Certainly, lots of Brahms’ music makes covert references to Clara Schumann right down to his quoting or paraphrasing what Schumann himself called his “Clara Motive.” And then there’s his Farewell to Agathe von Siebold in his 2nd String Sextet, her name spelled out in musical pitches.
If there is anything referring to Hermione-ohne-O in the symphony he composed that summer, Brahms never hinted at it.
A more likely inspiration was his proximity to the River Rhine which might put a man officially in Middle Age reminiscing about the events of 30 years earlier and first met the Schumanns in a town on the Rhine. From the studio he rented on the hillside overlooking Wiesbaden, he could see the Rhine in the not great distance: did that bring to mind musical associations?
The opening theme of Brahms’ new symphony bears a strong resemblance to a passage from Schumann’s “Rhenish” Symphony, inspired by the very river that Brahms could see from his summer home.

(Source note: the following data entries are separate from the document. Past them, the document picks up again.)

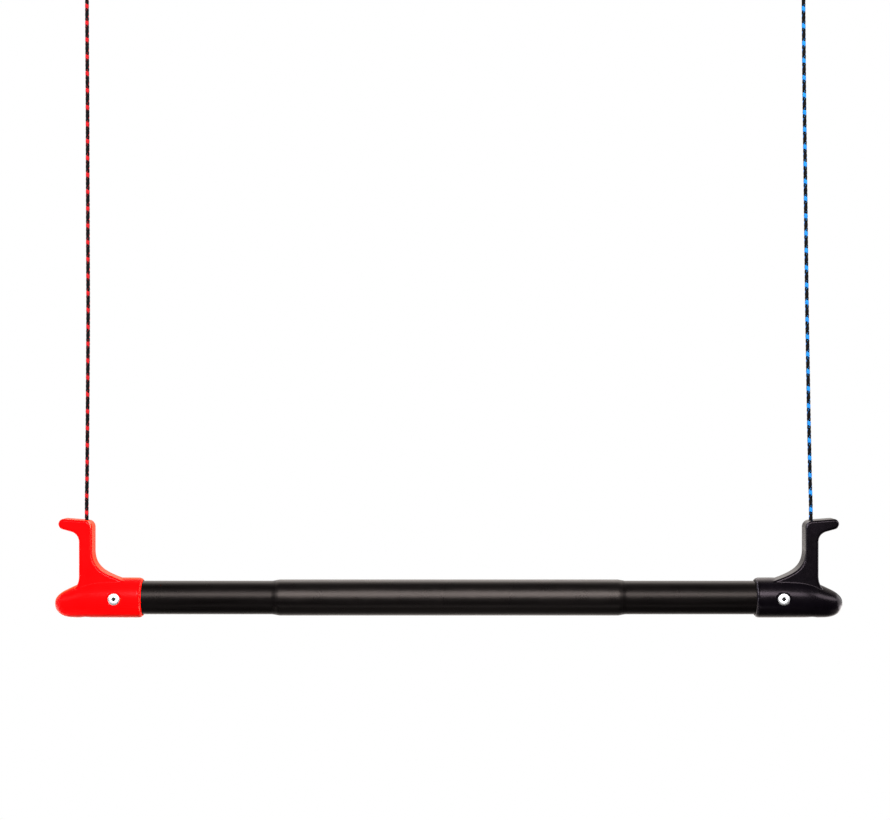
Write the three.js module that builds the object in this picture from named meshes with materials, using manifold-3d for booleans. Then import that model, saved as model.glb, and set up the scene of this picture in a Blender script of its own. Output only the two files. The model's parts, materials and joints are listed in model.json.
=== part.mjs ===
// A two-line kite control bar: an alloy tube under a padded skin, a moulded winder cap riveted
// on each end, and a braided leader line that rises out of each cap to an end loop.
// Millimetres. X runs along the bar, Z is up along the pulled lines, and the front faces -Y.
// The origin is on the tube's axis, half way along the bar. The caps are mirror images.
import * as THREE from "three";
import { mergeVertices } from "three/addons/utils/BufferGeometryUtils.js";
import Module from "manifold-3d";

const wasm = await Module();
wasm.setup();

// ---- Driving dimensions ----
const TUBE_OD = 19.05;
const TUBE_WALL = 1.5;
const TUBE_LENGTH = 449;
const SKIN_OD = 21.4;
const SKIN_WALL = 0.9;
const GRIP_OD = 23;
const GRIP_LENGTH = 221;
const STEP_LENGTH = 6;
const MOUTH_X = 195.4;
const SOCKET_END_X = 225.4;
const CAP_RADIUS = 12.75;
const PLATE_THICKNESS = 15;
const PLATE_ROUNDING = 1.7;
const LINE_X = 231.7;
const CAP_TOP_Z = 49.5;
const LINE_DIAMETER = 2.4;
const BORE_DIAMETER = 3;
const BORE_FOOT_Z = -10;
const RECESS_RADIUS = 3.4;
const RECESS_TOP_Z = -4.6;
const RIVET_X = 212.3;
const RIVET_SHANK = 4;
const RIVET_HEAD = 8;
const RIVET_HEAD_THICKNESS = 1.1;
const RIVET_BORE_RADIUS = 1.1;
const RIVET_TAIL_Y = 4.9;
const RIVET_BULGE_RADIUS = 2.7;
const MANDREL_RADIUS = 0.9;
const MANDREL_BALL_RADIUS = 1.6;
const BUNG_LENGTH = 18;
const BUNG_CHAMFER = 0.8;
const CLEARANCE = 0.3;
const SKIN_GAP = 0.15;

// ---- Values worked out from them ----
const TUBE_RADIUS = TUBE_OD / 2;
const TUBE_BORE = TUBE_RADIUS - TUBE_WALL;
const LINE_RADIUS = LINE_DIAMETER / 2;
const SOCKET_RADIUS = SKIN_OD / 2 + CLEARANCE;
const HALF_PLATE = PLATE_THICKNESS / 2;
const SEAT_Y = CAP_RADIUS - 0.85;
const SEAT_RADIUS = RIVET_HEAD / 2 + 0.5;
const RIVET_HOLE_RADIUS = RIVET_SHANK / 2 + 0.1;
const BUNG_END_X = RIVET_X - 2 * RIVET_SHANK;
const STOPPER_LENGTH = 6.2;
const STOPPER_RADIUS = RECESS_RADIUS - 0.5;
const PIVOT_Z = CAP_TOP_Z + 0.6;
const NECK_LENGTH = 6.5;
const NECK_TOP_Z = PIVOT_Z + NECK_LENGTH;
const ROUND_SIDES = 32;
const DRILL_SIDES = 16;
const RIVET_SIDES = 16;
const KNOT_SIDES = 12;
const MANDREL_SIDES = 10;
const LINE_SIDES = 8;

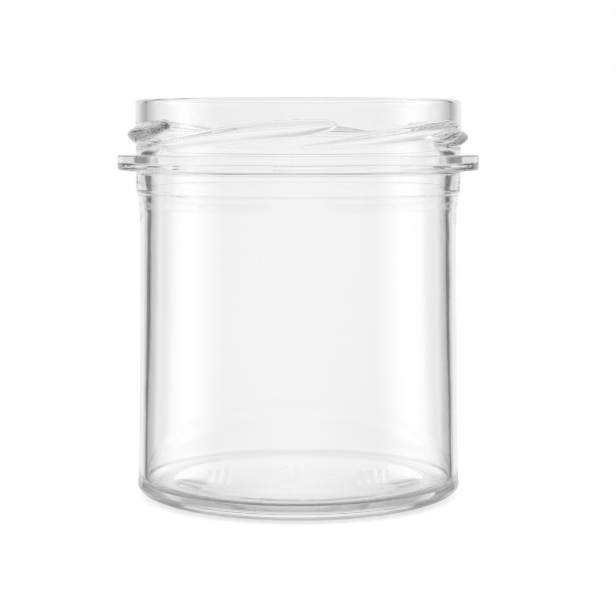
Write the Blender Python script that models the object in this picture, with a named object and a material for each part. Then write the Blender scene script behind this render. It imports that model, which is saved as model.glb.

Whatever Brahms may have thought was behind his new symphony, what secret meanings there might be inside the music, he was completely silent about it. But others saw in it specific references: Hans Richter, who would conduct the premiere, after referring to Brahms’ 2nd Symphony as his Pastoral, called this one “Brahms’ Eroica” after Beethoven’s 3rd. Clara Schumann heard “the mysterious charms of woods and forests [in the first movement]… worshippers kneeling about the little forest shrine.” Joseph Joachim, for whom he’d composed his Violin Concerto a few years earlier, said the finale brought to mind the Greek myth of Hero and Leander: “I cannot help imagining the bold, brave swimmer, his breast borne up by the waves and by the mighty passion before his eyes, heartily, heroically swimming on, to the end, to the end, in spite of the elements which storm around him.”